J’ai reçu, mon cher et illustre ami, votre dernière Lettre, et je suis infiniment sensible aux nouvelles marques qu’elle contient de la continuation de votre amitié. Je voulais attendre, pour vous récrire, que j’eusse quelque chose d’intéressant à vous mander ou à vous faire passer, mais je ne puis m’empêcher de profiter de l’offre obligeante que M. le baron de Bagge[1] a bien voulu me faire de se charger d’une de mes Lettres pour vous, ne fût-ce que pour vous donner simplement de mes nouvelles et me recommander à votre souvenir. Les chaleurs de l’été, qui ont été cette année très-fortes ici, m’ont empêché de terminer, comme je me l’étais proposé, différentes choses que j’ai depuis quelque temps sur le métier ; je vais maintenant les reprendre, mais je ne puis encore prévoir ce qu’elles deviendront. D’ailleurs, je commence à sentir que ma force d’inertie augmente peu à peu, et je ne réponds pas que je fasse encore de la Géométrie dans dix ans d’ici. Il me semble aussi que la mine est presque déjà trop profonde, et qu’à moins qu’on ne découvre de nouveaux filons il faudra tôt ou tard l’abandonner.

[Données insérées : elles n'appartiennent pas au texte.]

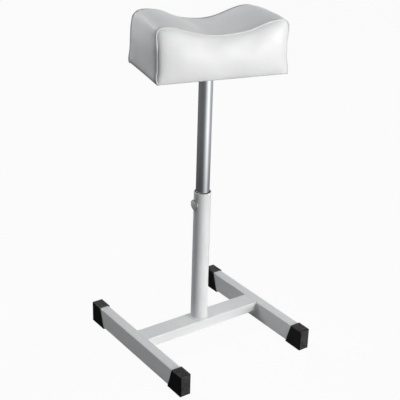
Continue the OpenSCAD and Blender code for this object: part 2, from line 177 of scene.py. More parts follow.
# Bush in the post's mouth: running gap, depth of its lead-in, and the thickness and inset of its collar
BUSH_GAP = 0.00008
BUSH_LEAD = 0.0014
COLLAR_T = 0.0004
COLLAR_IN = 0.0016
# Turned pieces
TURNED_SIDES = 72
ROUND_STEPS = 4
TURNED_SHARP_ANGLE = math.radians(40)
# Points that lie closer than this are one: in the cover, a turned piece and a foot cap
COVER_MERGE = 0.00002
TURNED_MERGE = 0.000001
CAP_MERGE = 0.00001
# Rounded edges of the foot caps
CAP_EDGE_W = 0.0009
CAP_EDGE_STEPS = 3
CAP_SHARP_ANGLE = math.radians(35)

# Clamp knob
KNOB_DOME = 0.0027
KNOB_DOME_POWER = 2.0
KNOB_EDGE = 0.0004
KNOB_CAP_SHARE = 0.84
KNOB_CAP_T = 0.0003
KNOB_CAP_PROUD = 0.00012
KNOB_HUB_WALL = 0.0014
KNOB_HUB = 0.0008
KNOB_FLARE = 0.0006
KNOB_GAP = 0.0003
KNOB_RINGS = 9
KNOB_FLUTES = 8
KNOB_FLUTE_DEPTH = 0.0009
KNOB_FLUTE_REACH = 0.0016

# Weld beads
BEAD_PITCH = 0.0021
BEAD_STEP = 0.0003
BEAD_RIPPLE_SHARE = 0.10
BEAD_SIDES = 7
BEAD_SHARE = 0.86
# How much a bead wavers and over what length, how thin its ends are, and how deep it goes
BEAD_WAVER_SHARE = 0.05
BEAD_WAVER_SIZE = 0.004
BEAD_END_SHARE = 0.35
BEAD_ROOT_SHARE = 0.12
TUBE_CORNER = 0.002
# Weld ground flush on top of each end of the cross bar
GROUND_W = 0.0034
GROUND_H = 0.00022
GROUND_STEPS = 10
GROUND_END_SHARE = 0.08
GROUND_END_POWER = 0.3
GROUND_WAVER_SHARE = 0.12
GROUND_WAVER_STEP = 0.7
GROUND_WAVER_APART = 5.0

# Dust on the paint, dust and painted top light on the rubber, and the lamps' colours
PAINT_DUST = (0.62, 0.60, 0.57)
RUBBER_DUST_AND_TOP_LIGHT = (0.22, 0.21, 0.20)
WARM_WHITE = (1.0, 1.0, 0.995)
COOL_WHITE = (0.965, 0.985, 1.0)


def node(tree, kind, inputs=None, **settings):
    """A shader node with its settings; each input is given as a value or as the socket that feeds it."""
    made = tree.nodes.new(kind)
    for name, value in settings.items():
        setattr(made, name, value)
    for name, value in (inputs or {}).items():
        if isinstance(value, bpy.types.NodeSocket):
            tree.links.new(value, made.inputs[name])
        else:
            made.inputs[name].default_value = value
    return made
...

La Physique et la Chimie offrent maintenant des richesses plus brillantes et d’une exploitation plus facile ; aussi le goût du siècle paraît-il entièrement tourné de ce côté-là, et il n’est pas impossible que les places de Géométrie dans les Académies ne deviennent un jour ce que sont actuellement les chaires d’arabe dans les Universités.

Le Volume de 1779 est imprimé, mais je n’ai pu encore en avoir un

  1. Charles-Ernest, baron de Bagge, chambellan du roi de Prusse. Il se rendit ridicule à Paris et ailleurs par ses manies musicales. Il avait la passion du violon, jouait faux, et se croyait le premier virtuose de son temps. Joseph II lui fit un jour ce compliment ironique, qu’il prit au sérieux « Baron, je n’ai jamais entendu personne jouer du violon comme vous. » Voir entre autres, sur lui, les Mémoires secrets de la République des Lettres aux dates de février 1782 et des 3 et 5 juin 1783.